- [The task]:
Extract each line of the data and write it out again exactly.

- [Given material]:

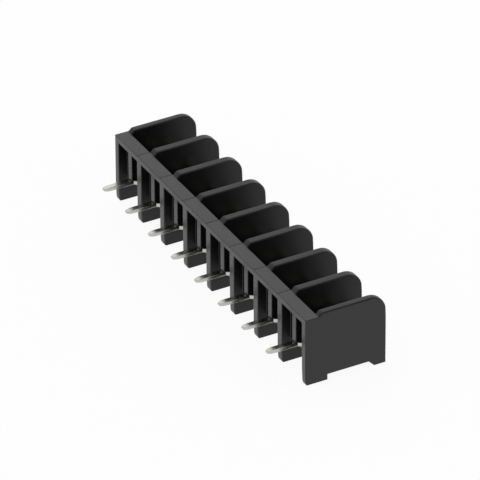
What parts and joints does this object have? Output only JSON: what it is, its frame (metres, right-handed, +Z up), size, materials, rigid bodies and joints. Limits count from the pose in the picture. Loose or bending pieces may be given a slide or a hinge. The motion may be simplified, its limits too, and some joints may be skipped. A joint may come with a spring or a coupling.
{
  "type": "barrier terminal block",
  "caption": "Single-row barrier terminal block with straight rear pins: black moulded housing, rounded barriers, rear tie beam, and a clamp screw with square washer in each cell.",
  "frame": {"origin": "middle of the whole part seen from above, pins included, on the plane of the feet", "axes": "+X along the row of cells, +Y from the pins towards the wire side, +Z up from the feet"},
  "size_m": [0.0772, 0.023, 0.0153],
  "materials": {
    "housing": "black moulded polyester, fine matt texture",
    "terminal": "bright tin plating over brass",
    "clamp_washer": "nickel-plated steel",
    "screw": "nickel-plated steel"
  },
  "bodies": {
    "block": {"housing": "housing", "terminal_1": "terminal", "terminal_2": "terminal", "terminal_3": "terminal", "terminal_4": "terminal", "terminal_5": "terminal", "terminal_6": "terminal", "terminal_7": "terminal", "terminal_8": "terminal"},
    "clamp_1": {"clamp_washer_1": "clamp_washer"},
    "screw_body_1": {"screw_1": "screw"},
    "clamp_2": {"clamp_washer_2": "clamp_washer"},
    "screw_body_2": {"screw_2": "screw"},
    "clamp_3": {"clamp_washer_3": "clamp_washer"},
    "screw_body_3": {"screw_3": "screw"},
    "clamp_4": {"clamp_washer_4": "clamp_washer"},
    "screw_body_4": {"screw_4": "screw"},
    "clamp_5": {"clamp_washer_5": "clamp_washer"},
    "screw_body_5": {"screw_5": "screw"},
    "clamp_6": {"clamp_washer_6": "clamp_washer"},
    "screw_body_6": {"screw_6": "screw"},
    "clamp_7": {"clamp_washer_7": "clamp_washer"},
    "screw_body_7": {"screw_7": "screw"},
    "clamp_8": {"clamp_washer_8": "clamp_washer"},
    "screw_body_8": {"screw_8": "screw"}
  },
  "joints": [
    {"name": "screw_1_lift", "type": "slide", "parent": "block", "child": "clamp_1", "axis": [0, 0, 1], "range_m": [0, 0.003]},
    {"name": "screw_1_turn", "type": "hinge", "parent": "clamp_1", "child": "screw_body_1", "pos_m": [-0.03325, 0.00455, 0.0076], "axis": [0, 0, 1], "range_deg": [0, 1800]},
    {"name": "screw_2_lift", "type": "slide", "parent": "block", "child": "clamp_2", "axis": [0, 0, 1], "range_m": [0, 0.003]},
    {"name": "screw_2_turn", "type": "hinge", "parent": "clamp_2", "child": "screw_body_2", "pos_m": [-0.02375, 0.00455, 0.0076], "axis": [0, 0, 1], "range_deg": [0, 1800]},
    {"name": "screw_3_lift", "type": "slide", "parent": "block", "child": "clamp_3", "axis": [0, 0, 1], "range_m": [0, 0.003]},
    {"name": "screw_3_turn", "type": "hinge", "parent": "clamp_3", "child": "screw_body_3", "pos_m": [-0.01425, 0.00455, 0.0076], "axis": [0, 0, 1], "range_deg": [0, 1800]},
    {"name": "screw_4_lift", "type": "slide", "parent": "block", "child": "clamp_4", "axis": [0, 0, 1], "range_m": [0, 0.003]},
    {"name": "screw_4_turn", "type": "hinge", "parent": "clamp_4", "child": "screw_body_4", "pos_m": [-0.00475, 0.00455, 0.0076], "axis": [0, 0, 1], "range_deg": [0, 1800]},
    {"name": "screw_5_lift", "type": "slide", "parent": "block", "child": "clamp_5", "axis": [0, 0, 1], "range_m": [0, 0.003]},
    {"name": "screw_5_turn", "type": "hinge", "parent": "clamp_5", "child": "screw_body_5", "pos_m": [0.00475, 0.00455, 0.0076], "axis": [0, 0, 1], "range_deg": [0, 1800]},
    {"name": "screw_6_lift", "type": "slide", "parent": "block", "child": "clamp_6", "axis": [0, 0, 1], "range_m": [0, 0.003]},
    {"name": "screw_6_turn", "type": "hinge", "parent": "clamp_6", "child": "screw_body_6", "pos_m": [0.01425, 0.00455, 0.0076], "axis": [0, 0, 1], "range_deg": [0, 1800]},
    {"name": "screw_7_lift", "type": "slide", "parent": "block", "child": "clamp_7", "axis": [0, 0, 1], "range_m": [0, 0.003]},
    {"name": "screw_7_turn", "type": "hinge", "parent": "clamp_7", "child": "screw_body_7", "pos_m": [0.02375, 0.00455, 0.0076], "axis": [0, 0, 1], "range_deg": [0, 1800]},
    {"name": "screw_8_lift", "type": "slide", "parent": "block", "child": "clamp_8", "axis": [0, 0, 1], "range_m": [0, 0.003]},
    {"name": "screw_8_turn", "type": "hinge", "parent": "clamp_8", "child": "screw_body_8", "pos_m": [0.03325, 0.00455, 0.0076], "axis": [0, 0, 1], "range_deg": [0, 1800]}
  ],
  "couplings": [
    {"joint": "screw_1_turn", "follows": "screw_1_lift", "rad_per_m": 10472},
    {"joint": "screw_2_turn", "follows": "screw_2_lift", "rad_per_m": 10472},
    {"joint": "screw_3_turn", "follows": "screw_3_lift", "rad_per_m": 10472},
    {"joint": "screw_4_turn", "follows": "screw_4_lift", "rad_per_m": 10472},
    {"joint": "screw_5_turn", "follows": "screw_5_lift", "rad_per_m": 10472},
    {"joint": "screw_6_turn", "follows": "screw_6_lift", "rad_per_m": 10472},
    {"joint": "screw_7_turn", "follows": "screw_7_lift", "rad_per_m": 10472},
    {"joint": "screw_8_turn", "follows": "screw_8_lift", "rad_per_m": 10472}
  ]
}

- [In response]:
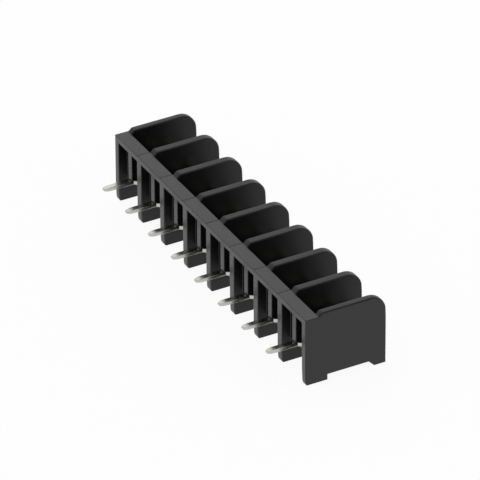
What parts and joints does this object have? Output only JSON: what it is, its frame (metres, right-handed, +Z up), size, materials, rigid bodies and joints. Limits count from the pose in the picture. Loose or bending pieces may be given a slide or a hinge. The motion may be simplified, its limits too, and some joints may be skipped. A joint may come with a spring or a coupling.
{
  "type": "barrier terminal block",
  "caption": "Single-row barrier terminal block with straight rear pins: black moulded housing, rounded barriers, rear tie beam, and a clamp screw with square washer in each cell.",
  "frame": {"origin": "middle of the whole part seen from above, pins included, on the plane of the feet", "axes": "+X along the row of cells, +Y from the pins towards the wire side, +Z up from the feet"},
  "size_m": [0.0772, 0.023, 0.0153],
  "materials": {
    "housing": "black moulded polyester, fine matt texture",
    "terminal": "bright tin plating over brass",
    "clamp_washer": "nickel-plated steel",
    "screw": "nickel-plated steel"
  },
  "bodies": {
    "block": {"housing": "housing", "terminal_1": "terminal", "terminal_2": "terminal", "terminal_3": "terminal", "terminal_4": "terminal", "terminal_5": "terminal", "terminal_6": "terminal", "terminal_7": "terminal", "terminal_8": "terminal"},
    "clamp_1": {"clamp_washer_1": "clamp_washer"},
    "screw_body_1": {"screw_1": "screw"},
    "clamp_2": {"clamp_washer_2": "clamp_washer"},
    "screw_body_2": {"screw_2": "screw"},
    "clamp_3": {"clamp_washer_3": "clamp_washer"},
    "screw_body_3": {"screw_3": "screw"},
    "clamp_4": {"clamp_washer_4": "clamp_washer"},
    "screw_body_4": {"screw_4": "screw"},
    "clamp_5": {"clamp_washer_5": "clamp_washer"},
    "screw_body_5": {"screw_5": "screw"},
    "clamp_6": {"clamp_washer_6": "clamp_washer"},
    "screw_body_6": {"screw_6": "screw"},
    "clamp_7": {"clamp_washer_7": "clamp_washer"},
    "screw_body_7": {"screw_7": "screw"},
    "clamp_8": {"clamp_washer_8": "clamp_washer"},
    "screw_body_8": {"screw_8": "screw"}
  },
  "joints": [
    {"name": "screw_1_lift", "type": "slide", "parent": "block", "child": "clamp_1", "axis": [0, 0, 1], "range_m": [0, 0.003]},
    {"name": "screw_1_turn", "type": "hinge", "parent": "clamp_1", "child": "screw_body_1", "pos_m": [-0.03325, 0.00455, 0.0076], "axis": [0, 0, 1], "range_deg": [0, 1800]},
    {"name": "screw_2_lift", "type": "slide", "parent": "block", "child": "clamp_2", "axis": [0, 0, 1], "range_m": [0, 0.003]},
    {"name": "screw_2_turn", "type": "hinge", "parent": "clamp_2", "child": "screw_body_2", "pos_m": [-0.02375, 0.00455, 0.0076], "axis": [0, 0, 1], "range_deg": [0, 1800]},
    {"name": "screw_3_lift", "type": "slide", "parent": "block", "child": "clamp_3", "axis": [0, 0, 1], "range_m": [0, 0.003]},
    {"name": "screw_3_turn", "type": "hinge", "parent": "clamp_3", "child": "screw_body_3", "pos_m": [-0.01425, 0.00455, 0.0076], "axis": [0, 0, 1], "range_deg": [0, 1800]},
    {"name": "screw_4_lift", "type": "slide", "parent": "block", "child": "clamp_4", "axis": [0, 0, 1], "range_m": [0, 0.003]},
    {"name": "screw_4_turn", "type": "hinge", "parent": "clamp_4", "child": "screw_body_4", "pos_m": [-0.00475, 0.00455, 0.0076], "axis": [0, 0, 1], "range_deg": [0, 1800]},
    {"name": "screw_5_lift", "type": "slide", "parent": "block", "child": "clamp_5", "axis": [0, 0, 1], "range_m": [0, 0.003]},
    {"name": "screw_5_turn", "type": "hinge", "parent": "clamp_5", "child": "screw_body_5", "pos_m": [0.00475, 0.00455, 0.0076], "axis": [0, 0, 1], "range_deg": [0, 1800]},
    {"name": "screw_6_lift", "type": "slide", "parent": "block", "child": "clamp_6", "axis": [0, 0, 1], "range_m": [0, 0.003]},
    {"name": "screw_6_turn", "type": "hinge", "parent": "clamp_6", "child": "screw_body_6", "pos_m": [0.01425, 0.00455, 0.0076], "axis": [0, 0, 1], "range_deg": [0, 1800]},
    {"name": "screw_7_lift", "type": "slide", "parent": "block", "child": "clamp_7", "axis": [0, 0, 1], "range_m": [0, 0.003]},
    {"name": "screw_7_turn", "type": "hinge", "parent": "clamp_7", "child": "screw_body_7", "pos_m": [0.02375, 0.00455, 0.0076], "axis": [0, 0, 1], "range_deg": [0, 1800]},
    {"name": "screw_8_lift", "type": "slide", "parent": "block", "child": "clamp_8", "axis": [0, 0, 1], "range_m": [0, 0.003]},
    {"name": "screw_8_turn", "type": "hinge", "parent": "clamp_8", "child": "screw_body_8", "pos_m": [0.03325, 0.00455, 0.0076], "axis": [0, 0, 1], "range_deg": [0, 1800]}
  ],
  "couplings": [
    {"joint": "screw_1_turn", "follows": "screw_1_lift", "rad_per_m": 10472},
    {"joint": "screw_2_turn", "follows": "screw_2_lift", "rad_per_m": 10472},
    {"joint": "screw_3_turn", "follows": "screw_3_lift", "rad_per_m": 10472},
    {"joint": "screw_4_turn", "follows": "screw_4_lift", "rad_per_m": 10472},
    {"joint": "screw_5_turn", "follows": "screw_5_lift", "rad_per_m": 10472},
    {"joint": "screw_6_turn", "follows": "screw_6_lift", "rad_per_m": 10472},
    {"joint": "screw_7_turn", "follows": "screw_7_lift", "rad_per_m": 10472},
    {"joint": "screw_8_turn", "follows": "screw_8_lift", "rad_per_m": 10472}
  ]
}